You can’t perform standard offline feature bagging to exclude features: this requires performing a write to the data to exclude said features, expensive in an online context. Instead, the first several instances of a feature can be ignored, with a feature only starting to be tracked in the coefficient vector if it passes a probabilistic inclusion barrier.

Poisson Inclusion

A simple randomized form of performing online feature inclusion. Upon activation of an unseen feature, with probability \(p\) include the feature: in expectation a feature needs to appear \(1/p\) times to be included.

Bloom Filter Inclusion

Amending bloom filters to store counts (insert increments a count in each slot for each hash function, delete decrements), if a feature has been inserted \(n\) times (with the potential of false positives), it is added to the model.

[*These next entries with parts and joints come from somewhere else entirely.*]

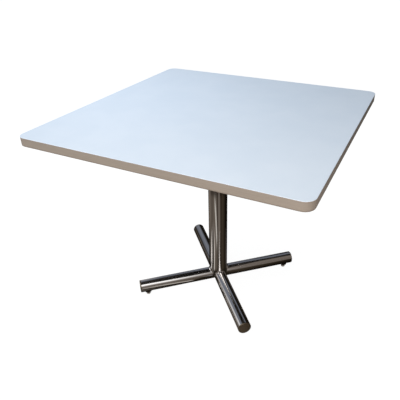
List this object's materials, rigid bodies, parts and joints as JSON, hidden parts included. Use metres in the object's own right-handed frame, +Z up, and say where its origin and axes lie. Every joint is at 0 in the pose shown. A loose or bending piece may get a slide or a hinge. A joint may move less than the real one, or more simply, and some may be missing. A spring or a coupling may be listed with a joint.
{
  "type": "bistro table",
  "caption": "Square laminated bistro table on a polished round steel column with a welded cross base and adjustable glides.",
  "frame": {"origin": "on the column's axis at floor level, where the four glides stand", "axes": "+Z up, +X along the edge of the top that runs from its left corner to its front corner, +Y from there towards the right and back corners"},
  "size_m": [0.9, 0.9, 0.733],
  "materials": {
    "white_laminate": "fine-textured satin decorative laminate, cool blue-white",
    "taupe_edging": "satin plastic edging, taupe",
    "chipboard": "raw chipboard",
    "backing_laminate": "matt balancing laminate, dark brown",
    "black_paint": "fine-textured black powder coat",
    "polished_steel": "mirror-polished stainless steel",
    "satin_steel": "satin-ground stainless steel, darker than the tubes",
    "plain_steel": "turned steel",
    "dark_steel": "blackened steel",
    "zinc_steel": "bright zinc-plated steel",
    "nylon": "moulded nylon, light beige-grey"
  },
  "bodies": {
    "frame": {"top_laminate": "white_laminate", "top_core": "chipboard", "edge_band": "taupe_edging", "backing_laminate": "backing_laminate", "mounting_plate": "black_paint", "plate_screws": "zinc_steel", "column_bolts": "zinc_steel", "column_head_disc": "plain_steel", "column_tube": "polished_steel", "column_foot_disc": "polished_steel", "leg_front": "polished_steel", "leg_right": "polished_steel", "leg_back": "polished_steel", "leg_left": "polished_steel", "end_disc_front": "satin_steel", "end_disc_right": "satin_steel", "end_disc_back": "satin_steel", "end_disc_left": "satin_steel", "weld_front": "polished_steel", "weld_right": "polished_steel", "weld_back": "polished_steel", "weld_left": "polished_steel", "bush_front": "dark_steel", "bush_right": "dark_steel", "bush_back": "dark_steel", "bush_left": "dark_steel", "lock_nut_front": "dark_steel", "lock_nut_right": "dark_steel", "lock_nut_back": "dark_steel", "lock_nut_left": "dark_steel"},
    "glide_pad_front": {"pad_front": "nylon"},
    "glide_stud_front": {"stud_front": "zinc_steel"},
    "glide_pad_right": {"pad_right": "nylon"},
    "glide_stud_right": {"stud_right": "zinc_steel"},
    "glide_pad_back": {"pad_back": "nylon"},
    "glide_stud_back": {"stud_back": "zinc_steel"},
    "glide_pad_left": {"pad_left": "nylon"},
    "glide_stud_left": {"stud_left": "zinc_steel"}
  },
  "joints": [
    {"name": "glide_front_lift", "type": "slide", "parent": "frame", "child": "glide_pad_front", "axis": [0, 0, -1], "range_m": [0, 0.0075]},
    {"name": "glide_front_turn", "type": "hinge", "parent": "glide_pad_front", "child": "glide_stud_front", "pos_m": [0.19862, -0.21676, 0], "axis": [0, 0, -1], "range_deg": [0, 2160]},
    {"name": "glide_right_lift", "type": "slide", "parent": "frame", "child": "glide_pad_right", "axis": [0, 0, -1], "range_m": [0, 0.0075]},
    {"name": "glide_right_turn", "type": "hinge", "parent": "glide_pad_right", "child": "glide_stud_right", "pos_m": [0.21676, 0.19862, 0], "axis": [0, 0, -1], "range_deg": [0, 2160]},
    {"name": "glide_back_lift", "type": "slide", "parent": "frame", "child": "glide_pad_back", "axis": [0, 0, -1], "range_m": [0, 0.0075]},
    {"name": "glide_back_turn", "type": "hinge", "parent": "glide_pad_back", "child": "glide_stud_back", "pos_m": [-0.19862, 0.21676, 0], "axis": [0, 0, -1], "range_deg": [0, 2160]},
    {"name": "glide_left_lift", "type": "slide", "parent": "frame", "child": "glide_pad_left", "axis": [0, 0, -1], "range_m": [0, 0.0075]},
    {"name": "glide_left_turn", "type": "hinge", "parent": "glide_pad_left", "child": "glide_stud_left", "pos_m": [-0.21676, -0.19862, 0], "axis": [0, 0, -1], "range_deg": [0, 2160]}
  ],
  "couplings": [
    {"joint": "glide_front_turn", "follows": "glide_front_lift", "rad_per_m": 5026.5},
    {"joint": "glide_right_turn", "follows": "glide_right_lift", "rad_per_m": 5026.5},
    {"joint": "glide_back_turn", "follows": "glide_back_lift", "rad_per_m": 5026.5},
    {"joint": "glide_left_turn", "follows": "glide_left_lift", "rad_per_m": 5026.5}
  ]
}
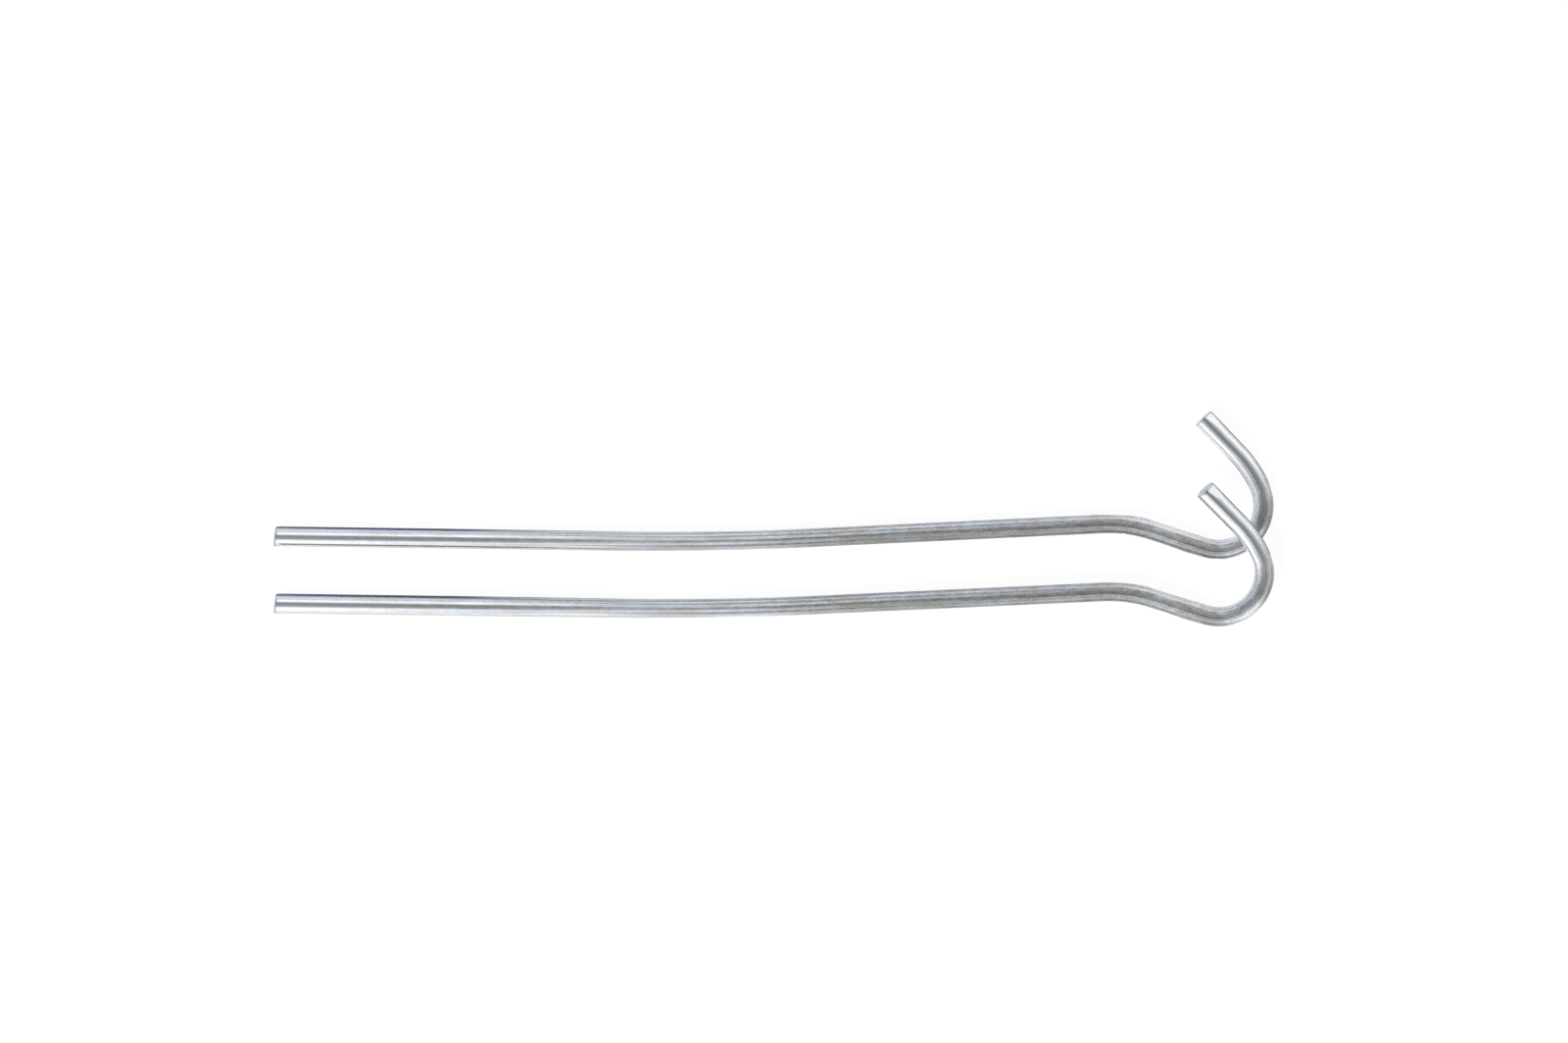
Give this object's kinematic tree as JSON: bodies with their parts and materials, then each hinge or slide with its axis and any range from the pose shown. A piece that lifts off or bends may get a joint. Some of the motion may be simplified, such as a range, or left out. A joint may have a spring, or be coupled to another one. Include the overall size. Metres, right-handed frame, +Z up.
{
  "type": "tent stake",
  "caption": "Round-wire tent stakes with a straight shaft, a cranked neck and an open hook that holds a guy line, lying hook over hook.",
  "frame": {"origin": "centre of the base of the two stakes' common bounding box, on the surface that they lie on", "axes": "+X along the shafts from the points to the hooks, +Y from the front stake towards the rear one and the way the hooks turn up, +Z up out of the surface"},
  "size_m": [0.225, 0.0484, 0.0119],
  "materials": {
    "zinc_plated_wire": "bright zinc plate on drawn steel wire: near mirror along the shaft with fine lengthwise drawing lines, duller and mottled at the neck and hook"
  },
  "bodies": {
    "rear_stake": {"rear_stake": "zinc_plated_wire"},
    "front_stake": {"front_stake": "zinc_plated_wire"}
  },
  "joints": [
    {"name": "front_stake_lift", "type": "slide", "parent": "rear_stake", "child": "front_stake", "axis": [0, 0, 1], "range_m": [0, 0.06]}
  ]
}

I still don’t know what rolling set of bloom filters is for sure. In theory, counting bloom filters support deletion (where a recently-added feature would be removed \(n\) times). Perhaps use of one bloom filter is an issue because hitting the counter limit for each slot means deletion would induce false negatives (we lose information about other features with extra counts being stored). So periodically clearing the filter instead of deleting everything is an option; but the details on this are not fleshed out and it’s unclear what approach Google took. The references don’t reveal much, either.

Nonetheless, feature selection in this manner provides exceptional memory savings with low accuracy loss:

probabilistic feature selection

Encoding Values with Fewer Bits

Due to the range of coefficients that were being dealt with, encoding values as fixed-point 16-bit decimals was possible, with no measurable accuracy losses. Over 64-bit floats, huge savings.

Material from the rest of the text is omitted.